▸ Exercise details
Give the total number of lines with the word "down" in them, and no other words.

(Rows from an object dataset)

========================================================================

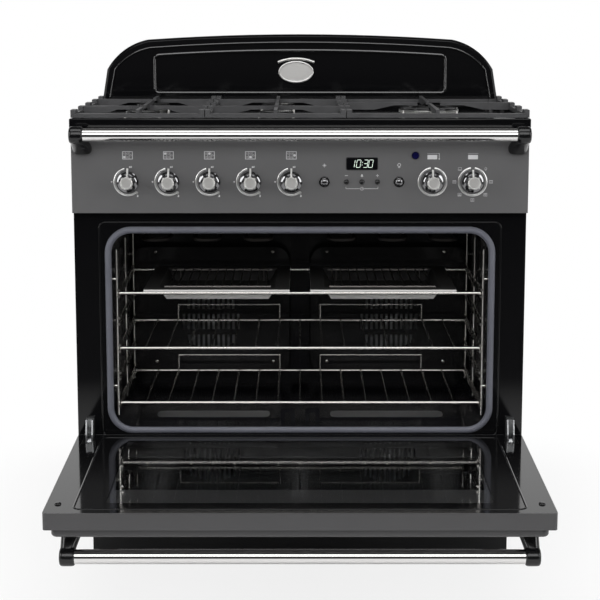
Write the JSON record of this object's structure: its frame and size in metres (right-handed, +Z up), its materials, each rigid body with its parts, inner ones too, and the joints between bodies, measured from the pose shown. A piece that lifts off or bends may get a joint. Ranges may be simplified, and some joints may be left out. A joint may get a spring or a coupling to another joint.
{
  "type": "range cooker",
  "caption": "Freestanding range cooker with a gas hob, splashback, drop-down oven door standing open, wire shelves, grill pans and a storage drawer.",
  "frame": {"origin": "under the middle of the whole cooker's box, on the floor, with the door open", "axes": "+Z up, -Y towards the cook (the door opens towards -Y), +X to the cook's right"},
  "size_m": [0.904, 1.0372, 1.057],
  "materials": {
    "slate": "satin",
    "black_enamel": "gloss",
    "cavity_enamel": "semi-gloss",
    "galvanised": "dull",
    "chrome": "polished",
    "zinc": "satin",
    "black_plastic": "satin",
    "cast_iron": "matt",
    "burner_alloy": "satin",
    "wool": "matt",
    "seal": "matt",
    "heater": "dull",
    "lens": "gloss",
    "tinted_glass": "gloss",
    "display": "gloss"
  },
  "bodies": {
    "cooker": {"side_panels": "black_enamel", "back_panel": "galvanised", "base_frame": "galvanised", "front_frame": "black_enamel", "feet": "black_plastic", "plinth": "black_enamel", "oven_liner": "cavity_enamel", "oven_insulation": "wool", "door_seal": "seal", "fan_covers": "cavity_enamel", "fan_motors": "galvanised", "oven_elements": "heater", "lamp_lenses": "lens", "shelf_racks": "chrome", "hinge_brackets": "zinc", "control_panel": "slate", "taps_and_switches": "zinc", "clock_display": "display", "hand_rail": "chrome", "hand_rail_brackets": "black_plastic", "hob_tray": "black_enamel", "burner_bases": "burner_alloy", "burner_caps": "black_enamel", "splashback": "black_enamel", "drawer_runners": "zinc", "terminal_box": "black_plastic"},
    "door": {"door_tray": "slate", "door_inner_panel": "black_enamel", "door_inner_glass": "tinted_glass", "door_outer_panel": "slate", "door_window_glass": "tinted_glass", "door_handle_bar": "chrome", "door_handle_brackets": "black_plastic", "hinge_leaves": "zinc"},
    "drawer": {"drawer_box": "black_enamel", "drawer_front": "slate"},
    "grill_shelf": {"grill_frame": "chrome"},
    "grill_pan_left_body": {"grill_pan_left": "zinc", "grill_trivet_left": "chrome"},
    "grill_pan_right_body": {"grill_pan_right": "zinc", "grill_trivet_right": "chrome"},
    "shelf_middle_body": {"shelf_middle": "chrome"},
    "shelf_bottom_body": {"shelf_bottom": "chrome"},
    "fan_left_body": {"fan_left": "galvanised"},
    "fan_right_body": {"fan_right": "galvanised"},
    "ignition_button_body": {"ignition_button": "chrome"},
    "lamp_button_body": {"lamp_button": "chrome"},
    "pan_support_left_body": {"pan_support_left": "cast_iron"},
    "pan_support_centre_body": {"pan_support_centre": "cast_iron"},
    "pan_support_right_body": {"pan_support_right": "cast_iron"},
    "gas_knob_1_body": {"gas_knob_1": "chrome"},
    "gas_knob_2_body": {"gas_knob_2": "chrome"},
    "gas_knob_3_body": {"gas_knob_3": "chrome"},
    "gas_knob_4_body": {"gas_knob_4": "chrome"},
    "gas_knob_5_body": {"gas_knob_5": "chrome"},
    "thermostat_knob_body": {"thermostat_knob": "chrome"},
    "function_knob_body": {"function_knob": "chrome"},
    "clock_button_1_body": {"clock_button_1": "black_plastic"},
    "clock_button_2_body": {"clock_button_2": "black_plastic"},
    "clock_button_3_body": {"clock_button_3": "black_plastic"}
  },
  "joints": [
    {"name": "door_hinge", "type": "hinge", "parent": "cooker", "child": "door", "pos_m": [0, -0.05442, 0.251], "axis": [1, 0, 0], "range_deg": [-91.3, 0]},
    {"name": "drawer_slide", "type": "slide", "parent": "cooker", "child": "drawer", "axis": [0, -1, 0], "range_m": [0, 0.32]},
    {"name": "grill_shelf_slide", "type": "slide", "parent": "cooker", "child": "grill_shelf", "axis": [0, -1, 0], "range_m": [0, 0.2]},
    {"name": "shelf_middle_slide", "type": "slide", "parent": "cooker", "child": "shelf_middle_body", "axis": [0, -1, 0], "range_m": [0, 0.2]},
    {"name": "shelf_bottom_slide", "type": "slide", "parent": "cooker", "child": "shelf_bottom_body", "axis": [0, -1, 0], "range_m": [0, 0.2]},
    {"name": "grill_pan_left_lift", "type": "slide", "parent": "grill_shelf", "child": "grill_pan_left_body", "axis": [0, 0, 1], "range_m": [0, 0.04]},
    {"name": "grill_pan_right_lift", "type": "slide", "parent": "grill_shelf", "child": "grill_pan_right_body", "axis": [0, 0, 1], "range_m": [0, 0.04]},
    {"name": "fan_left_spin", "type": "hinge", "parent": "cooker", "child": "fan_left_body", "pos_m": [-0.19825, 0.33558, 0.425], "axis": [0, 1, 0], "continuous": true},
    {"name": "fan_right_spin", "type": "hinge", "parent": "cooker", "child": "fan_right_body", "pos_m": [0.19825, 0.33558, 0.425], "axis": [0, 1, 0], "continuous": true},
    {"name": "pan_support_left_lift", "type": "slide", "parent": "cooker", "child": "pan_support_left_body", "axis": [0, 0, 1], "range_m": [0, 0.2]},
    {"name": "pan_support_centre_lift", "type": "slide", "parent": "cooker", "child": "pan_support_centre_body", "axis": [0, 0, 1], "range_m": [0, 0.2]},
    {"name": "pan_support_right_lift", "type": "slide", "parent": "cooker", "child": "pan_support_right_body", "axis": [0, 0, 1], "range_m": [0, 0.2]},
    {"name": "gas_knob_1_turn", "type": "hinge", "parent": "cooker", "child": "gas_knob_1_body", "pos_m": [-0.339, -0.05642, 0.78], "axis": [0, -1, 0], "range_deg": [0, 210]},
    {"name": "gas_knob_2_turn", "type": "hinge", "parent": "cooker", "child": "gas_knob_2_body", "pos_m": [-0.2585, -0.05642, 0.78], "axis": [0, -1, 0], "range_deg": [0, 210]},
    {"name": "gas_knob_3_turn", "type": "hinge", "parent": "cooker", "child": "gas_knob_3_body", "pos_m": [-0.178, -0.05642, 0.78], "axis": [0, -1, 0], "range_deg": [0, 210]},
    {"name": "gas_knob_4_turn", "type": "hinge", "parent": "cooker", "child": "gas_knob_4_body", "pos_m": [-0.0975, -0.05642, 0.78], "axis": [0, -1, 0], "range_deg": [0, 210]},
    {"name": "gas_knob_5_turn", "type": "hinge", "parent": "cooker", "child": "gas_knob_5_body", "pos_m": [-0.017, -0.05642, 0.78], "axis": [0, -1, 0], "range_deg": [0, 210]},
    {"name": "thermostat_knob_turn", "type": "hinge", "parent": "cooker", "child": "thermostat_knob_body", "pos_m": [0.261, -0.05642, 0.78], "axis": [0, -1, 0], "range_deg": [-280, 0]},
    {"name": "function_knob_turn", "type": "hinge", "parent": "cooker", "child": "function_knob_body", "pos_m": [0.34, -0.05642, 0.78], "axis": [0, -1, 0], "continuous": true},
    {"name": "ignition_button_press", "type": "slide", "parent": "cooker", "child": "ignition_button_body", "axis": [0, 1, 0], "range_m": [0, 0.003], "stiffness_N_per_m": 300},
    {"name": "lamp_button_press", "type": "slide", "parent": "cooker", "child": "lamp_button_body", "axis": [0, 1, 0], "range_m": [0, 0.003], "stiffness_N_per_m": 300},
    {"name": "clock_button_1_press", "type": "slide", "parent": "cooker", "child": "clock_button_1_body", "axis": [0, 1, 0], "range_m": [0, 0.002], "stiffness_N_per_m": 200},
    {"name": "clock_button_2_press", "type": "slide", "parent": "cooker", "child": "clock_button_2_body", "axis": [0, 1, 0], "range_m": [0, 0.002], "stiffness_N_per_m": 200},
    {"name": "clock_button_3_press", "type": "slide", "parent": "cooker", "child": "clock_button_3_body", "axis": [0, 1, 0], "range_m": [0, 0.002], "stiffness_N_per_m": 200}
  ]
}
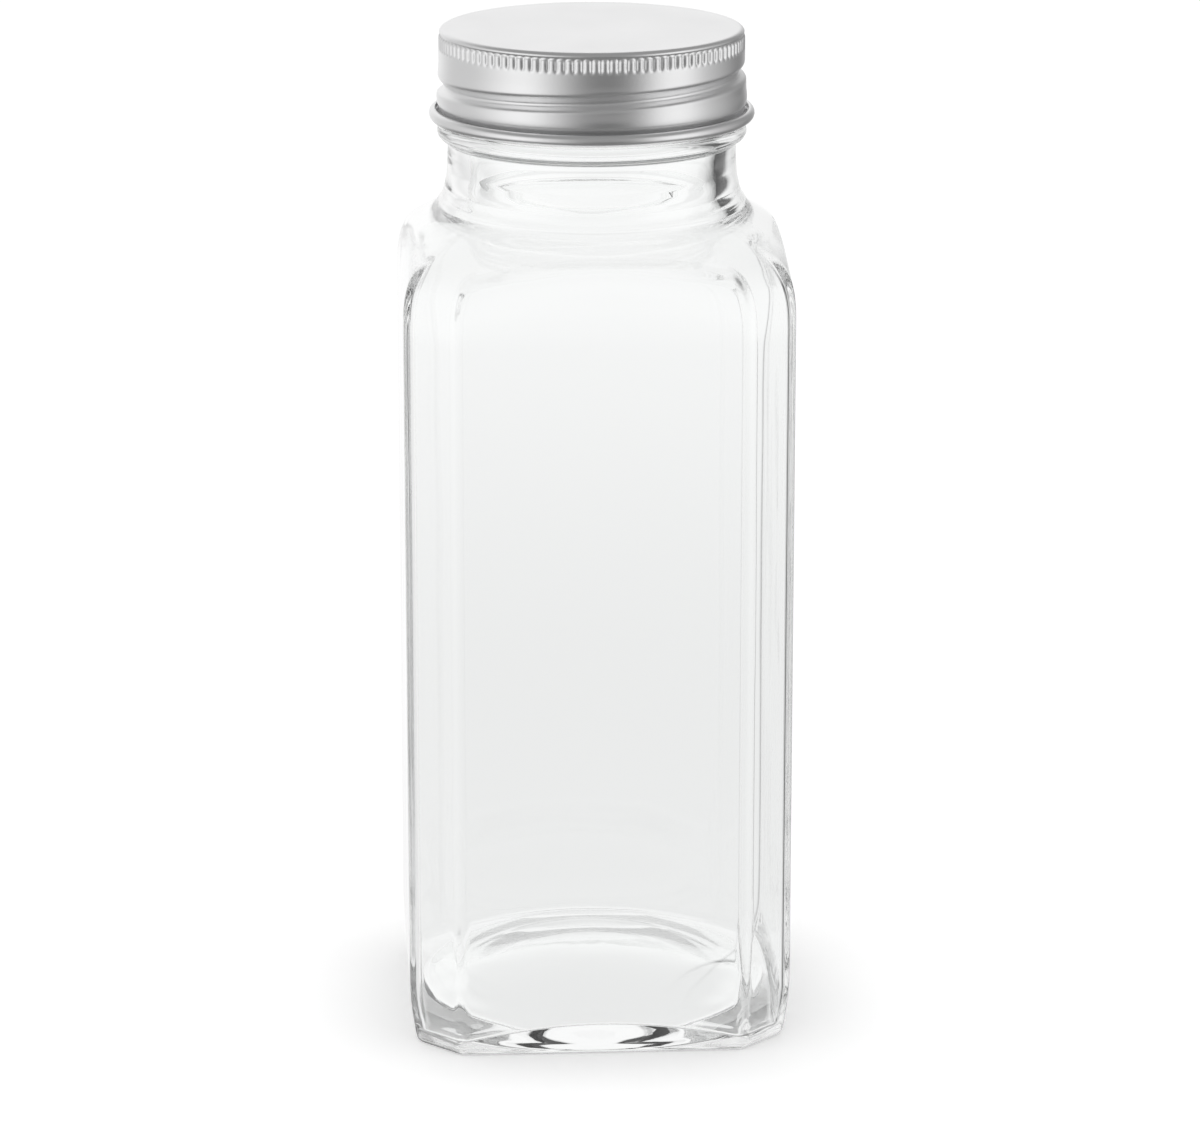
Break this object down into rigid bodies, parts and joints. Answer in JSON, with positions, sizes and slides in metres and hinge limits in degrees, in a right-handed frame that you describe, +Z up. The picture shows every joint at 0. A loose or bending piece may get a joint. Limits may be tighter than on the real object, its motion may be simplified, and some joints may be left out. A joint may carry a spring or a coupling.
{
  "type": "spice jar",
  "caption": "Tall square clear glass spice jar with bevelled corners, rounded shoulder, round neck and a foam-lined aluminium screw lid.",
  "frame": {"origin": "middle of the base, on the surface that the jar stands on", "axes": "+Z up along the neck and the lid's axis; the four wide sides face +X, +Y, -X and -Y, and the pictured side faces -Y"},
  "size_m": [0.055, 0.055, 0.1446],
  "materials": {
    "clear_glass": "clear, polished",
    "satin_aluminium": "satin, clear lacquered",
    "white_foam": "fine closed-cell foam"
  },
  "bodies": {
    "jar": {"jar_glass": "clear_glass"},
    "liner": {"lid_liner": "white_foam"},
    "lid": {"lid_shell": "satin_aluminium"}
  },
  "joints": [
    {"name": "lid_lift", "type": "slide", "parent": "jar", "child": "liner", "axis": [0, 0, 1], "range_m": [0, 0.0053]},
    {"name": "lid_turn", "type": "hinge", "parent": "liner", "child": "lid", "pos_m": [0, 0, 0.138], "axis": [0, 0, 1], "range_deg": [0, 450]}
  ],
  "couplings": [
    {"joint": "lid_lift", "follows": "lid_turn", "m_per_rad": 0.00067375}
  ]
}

========================================================================

▸ Answer for the task
2